On this day my partner Brian and I drove our hunters, his son & my daughters, a couple miles from camp in his truck. We showed them various campsites we've used over the years, a little lake to fish in, a couple coveys of quail, and then we walked a few ridges, threw a few rocks and kicked up some does. At this point I offered to walk whoever wanted to go, back to camp.The route was through about 2.5 miles of draws, ridges and canyons that seem to get ignored by other hunters, and I was pretty sure that I could put somebody on a buck. Brian's 16 year old son Eric, and my 15 year old daughter Danielle, decided to ride the truck back to camp, only Nicole piped up "I'll go Daddy". I told Brian to expect us in about 2 to 2 ½ hours at the reservoir below camp. I had talked Nicole into leaving her .244 Remington, given to her by her Grandma, back at camp and packing my Browning because it would give her more range and had better optics. She complained about the extra weight, but Brian had told her that she wouldn't feel it at all if she got a deer, the rifle wouldn't kick and her ears wouldn't ring.

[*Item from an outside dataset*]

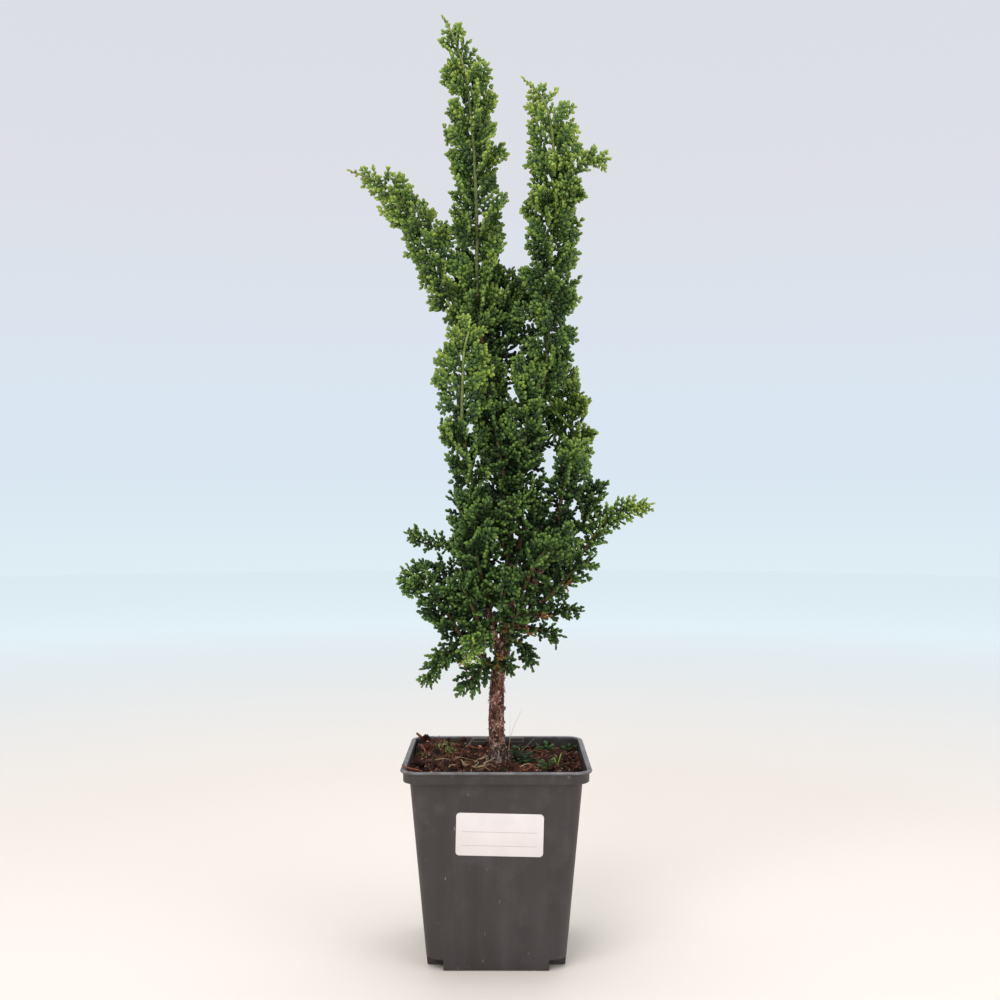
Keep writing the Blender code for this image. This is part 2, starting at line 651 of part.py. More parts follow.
def stem_fans(owner: int, stem: Stem, rng: random.Random) -> dict:
    """Return the fans of one branch, keyed by their diamond."""
    rows = lattice_rows(stem)
    last = len(rows) - 1
    fans = {}
    for corners in diamonds(rows, stem.around):
        base = [rows[k][i] for k, i in corners]
        k = corners[0][0]
        way = stem.ways[k]
        out = sum(base, Vector()) / 4 - stem.route[k]
        out = (out - way * out.dot(way)).normalized()
        out.rotate(Matrix.Rotation(rng.uniform(-0.4, 0.4), 3, way))
        lean = FAN_LEAN * min(0.2 + k / last / FAN_LEAN_FROM, 1.0) + rng.uniform(-0.2, 0.2)
        along = out * math.cos(lean) + way * math.sin(lean)
        up = way * math.cos(lean) - out * math.sin(lean)
        reach = leaf_radius(stem.plume, k / last) - 0.8 * stem.core[k]
        length = max(reach / math.cos(lean), FAN_MIN_LENGTH) * rng.uniform(0.9, 1.12)
        fans[corners] = Fan(owner, base, along, up, length, lobe_draws(rng))
    corners = cap_corners(rows, stem.around)
    base = [rows[k][i] for k, i in corners]
    up = (base[1] - stem.route[-1]).normalized()
    fans[corners] = Fan(owner, base, stem.ways[-1], up, FAN_MIN_LENGTH, lobe_draws(rng))
    return fans


def lobe_draws(rng: random.Random) -> list:
    """Draw a fan's lobe sizes."""
    return [rng.uniform(0.86, 1.12) for _ in FAN_LOBES]


def place_fans(stems: list, wood) -> list:
    """Choose each fan's size and roll so that it meets nothing; size 0 leaves it out."""
    rng = random.Random(SEED)
    fans = [stem_fans(owner, stem, rng) for owner, stem in enumerate(stems)]
    centre = Vector((3 * MM, 3 * MM, 0))
    order = [fan for group in fans for fan in group.values()]
    order.sort(key=lambda fan: -((fan.base[0] + fan.along * fan.length) - centre).xy.length)
    solids = [(-1, BVHTree.FromObject(wood, bpy.context.evaluated_depsgraph_get()))]
    for owner, stem in enumerate(stems):
        points, faces = plume_faces(stem, {})
        solids.append((owner, BVHTree.FromPolygons(points, faces)))
    taken = []
    for fan in order:
        reach = 1.1 * fan.length
        near = [item for item in taken if (item[2] - fan.base[0]).length < reach + item[3] + 6 * MM]
        siblings = [tree for owner, tree, *_ in near if owner == fan.owner]
        others = [tree for owner, tree, *_ in near if owner != fan.owner]
        others += [tree for owner, tree in solids if owner != fan.owner]
        for fan.size, fan.roll in [(size, roll) for size in FAN_SIZES for roll in FAN_ROLLS]:
            outer, swollen = fan.outer_tree(), fan.tree(1.5 * GAP)
            if any(tree.overlap(outer) for tree in siblings):
                continue
            if any(tree.overlap(swollen) for tree in others):
                continue
            taken.append((fan.owner, fan.tree(), fan.base[0], reach))
            break
        else:
            fan.size = 0.0
    return fans


def plume_faces(stem: Stem, fans: dict) -> tuple:
    """Return the points and faces of a branch: its core with the fans that are placed."""
    rows = lattice_rows(stem)
    around, last = stem.around, len(rows) - 1
    points = [point for row in rows for point in row]
    number = {(k, i): k * around + i for k in range(len(rows)) for i in range(around)}
    faces = [tuple(number[0, i] for i in reversed(range(around)))]
    for i in range(around):
        after = (i + 1) % around
        faces.append((number[0, i], number[0, after], number[1, i]))
        faces.append((number[last - 1, after], number[last, after], number[last, i]))
    patches = [*diamonds(rows, around), cap_corners(rows, around)]
    for corners in patches:
        fan = fans.get(corners)
        if fan is None or not fan.size:
            right, upper, left, *lower = [number[corner] for corner in corners]
            faces += [(right, upper, left)] + [(right, left, low) for low in lower]
            continue
        fan_points, fan_faces = fan.faces()
        start = len(points) - len(corners)
        points += fan_points[len(corners):]
        known = [number[corner] for corner in corners]
        for face in fan_faces:
            faces.append(tuple(known[i] if i < len(known) else start + i for i in face))
    return points, faces


def make_plume(stem: Stem, fans: dict, finish) -> bpy.types.Object:
    """Build one leafy branch as one closed mesh, dropping fans that cross each other."""
    while True:
        points, faces = plume_faces(stem, fans)
        tree = BVHTree.FromPolygons(points, faces)
        crossing = {j for i, j in tree.overlap(tree) if i < j and not set(faces[i]) & set(faces[j])}
        if not crossing:
            break
        drop_fan_of(faces, crossing, stem, fans)
    bm = bmesh.new()
    verts = [bm.verts.new(point) for point in points]
    for face in faces:
        bm.faces.new([verts[i] for i in face])
    return make_object("plume_" + stem.plume.name, bm, finish)


def drop_fan_of(faces: list, crossing: set, stem: Stem, fans: dict) -> None:
    """Leave out the last placed fan that one of the crossing faces belongs to."""
    base = len(stem.route) * stem.around
    per_fan = len(FAN_LOBES) * 2 - 1 + 2
    placed = [corners for corners in [*diamonds(lattice_rows(stem), stem.around),
                                      cap_corners(lattice_rows(stem), stem.around)]
              if fans[corners].size]
    highest = max(max(faces[j]) for j in crossing)
    fans[placed[(highest - base) // per_fan]].size = 0.0


def make_foliage(places: list, wood) -> None:
    """Build every leafy branch as one solid: a slim core drawn out into fans."""
    stems = [stem_of(plume, twig_way(plume, places)[1]) for plume in PLUMES]
    share_room(stems)
    finish = material("leaf_green", (0.03, 0.10, 0.03), 0.6)
    bpy.context.view_layer.update()
    made = {}
    for stem, fans in zip(stems, place_fans(stems, wood)):
        made[stem.plume.name] = make_plume(stem, fans, finish)
    for plume in [plume for plume in PLUMES if plume.host]:
        apply_boolean(made[plume.host], [made[plume.name]], "UNION")


def main() -> None:
    """Build the pot, its label, the soil, the wood and the foliage."""
    clear_scene()
    make_pot()
    make_label()
    make_soil()
    places = twig_roots()
    wood = make_wood(places)
    make_foliage(places, wood)


main()
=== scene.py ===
"""Looks of a young hinoki cypress bonsai in its square nursery pot.

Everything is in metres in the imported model's frame: the origin is the middle of the
pot's underside, +Z is up and the labelled front faces -Y.
"""
import logging
import math
from dataclasses import dataclass, field
from enum import Enum
from random import Random

import bpy
import bmesh
import numpy as np
from bmesh.types import BMEdge, BMesh, BMFace, BMVert
from mathutils import Matrix, Vector, noise


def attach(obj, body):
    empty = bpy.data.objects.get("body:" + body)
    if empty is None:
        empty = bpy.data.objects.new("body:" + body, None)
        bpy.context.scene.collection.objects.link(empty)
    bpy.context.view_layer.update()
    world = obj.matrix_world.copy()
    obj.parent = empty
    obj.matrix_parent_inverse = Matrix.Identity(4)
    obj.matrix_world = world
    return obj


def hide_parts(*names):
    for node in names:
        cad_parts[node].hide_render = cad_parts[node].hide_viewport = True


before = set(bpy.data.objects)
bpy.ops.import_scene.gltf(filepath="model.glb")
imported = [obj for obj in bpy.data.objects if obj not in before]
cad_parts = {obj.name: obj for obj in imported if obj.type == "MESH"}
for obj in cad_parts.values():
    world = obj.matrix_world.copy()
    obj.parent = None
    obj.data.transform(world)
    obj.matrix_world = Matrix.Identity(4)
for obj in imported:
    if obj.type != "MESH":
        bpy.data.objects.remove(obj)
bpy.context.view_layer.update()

LOG = logging.getLogger("bonsai")

MM = 0.001
BODY = "root"
GOLDEN_ANGLE = math.radians(137.508)
CORNER_STEPS = 10
UP = Vector((0, 0, 1))

Pair = tuple[float, float]
Point = tuple[float, float, float]
Colour = tuple[float, float, float]
Stops = tuple[tuple[float, Colour], ...]
Route = list[Vector]
Socket = bpy.types.NodeSocket
Material = bpy.types.Material
Piece = bpy.types.Object

QUARTERS = ((-1, -1), (-1, 1), (1, -1), (1, 1))


# Small helpers for vectors, routes and meshes


def to_metres(route: tuple[Point, ...]) -> Route:
    """Return a route given in millimetres as vectors in metres."""
    return [Vector(point) * MM for point in route]


def smooth_route(points: Route, step: float) -> Route:
    """Return evenly numbered points on a smooth curve through the given ones.

    Args:
        points: the route's own points, at least two.
        step: the wanted distance from one point to the next.

    Returns:
        The points of the curve, from its first to its last.
    """
    ends = [points[0] * 2 - points[1]] + points + [points[-1] * 2 - points[-2]]
    length = sum((b - a).length for a, b in zip(points, points[1:]))
    count = max(2, round(length / step))
    route = []
    for i in range(count + 1):
        place = i / count * (len(points) - 1)
        part = min(int(place), len(points) - 2)
        t = place - part
        a, b, c, d = ends[part:part + 4]
        route.append(0.5 * ((2 * b) + (c - a) * t + (2 * a - 5 * b + 4 * c - d) * t * t
                            + (3 * b - a - 3 * c + d) * t ** 3))
    return route


def directions(route: Route) -> Route:
    """Return the direction of travel at each point of a route."""
    last = len(route) - 1
    return [(route[min(i + 1, last)] - route[max(i - 1, 0)]).normalized() for i in range(last + 1)]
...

We took our time, moving slowly through the mesquite, oaks, evergreens and ocotillo. I would point the general direction and let her pick the path, occasionally suggesting changes and why, like "you can't see to shoot from the bottom of a brush-choked draw." Eventually we came out on the west side of a deep draw, our side too steep to walk down and covered with a thick growth of oaks, cedars, junipers, mesquites and the ever-present mean bushes. The other side was more open with mesquites, agaves, sotol and, of course some more mean bushes, these particular ones are known locally as shin-diggers, you can guess why. We moved north down the rim to an open area where we could stand side by side. I picked up a couple of rocks and chucked them into the trees below. After a minute I caught sight of a deer at the bottom of the opposite slope. One, two - the second one has a rack I can see with the naked eye. I had thrown the rocks up the canyon from us so the deer were looking the wrong way from where we were. I hollered out "Deer! You want the 2nd one." A quick glance around showed no good firing positions so I flung my day pack to the ground, Nic took a prone position over it and racked a round into the Browning. I suggested where to aim, then let out a sharp whistle, the buck paused and glanced our way. Boom! She missed! She lowered the rifle and reached for the bolt. "No", I yelled, "You are already loaded, it's my rifle, shoot again." Boom! went the next round - too quick, missed again and the buck realized the game had started! Boy, did he get to moving. "Settle down, be sure, then squeeze." I said, "hold at the top of his back & in front of his neck." Boom! Too much lead, miss number three. But it hit in front of him and caused him to make his fatal mistake, he turned and ran straight away from her, he had been doing pretty good running across the side hill. Last chance. Boom! Down he goes and up jumps Nicole. "I got him Daddy, I got him", she squealed. "I think so Kiddo, but I'm not sure" I answered. "I saw his buddy go over the hill but I didn't see him", I told her. I had tied my binoculars to my pack strap, when I flung it down they went too, not one of my brightest moves. Nicole was positive, "I got him, I saw him go down in the scope, I saw his tail by the tree and he hasn't moved."
It took us about 20 minutes to get off of our side and over to the other side of the draw. After orienting ourselves and lining up the trees we found the buck. Clean kill, dropped him in his tracks, no visible sign of bullet entry or exit. Yep, you guessed it, Texas head shot, Rock Springs heart shot, depending on where you live you probably have yet another name. Right in the cooter, if dead center was the X ring, she got a 10. The bullet went through the pelvis hole, broke the spine in front of the tenderloins and took out the liver and one lung. I guess if you have to shoot something in the butt, dead center is best. We took our pictures, tagged and cleaned him, then hustled to make our 4:30 rendezvous with Brian. After meeting up with Brian, he took a few more pictures, then we climbed in the truck and were able to take a ride up the last hill back to camp.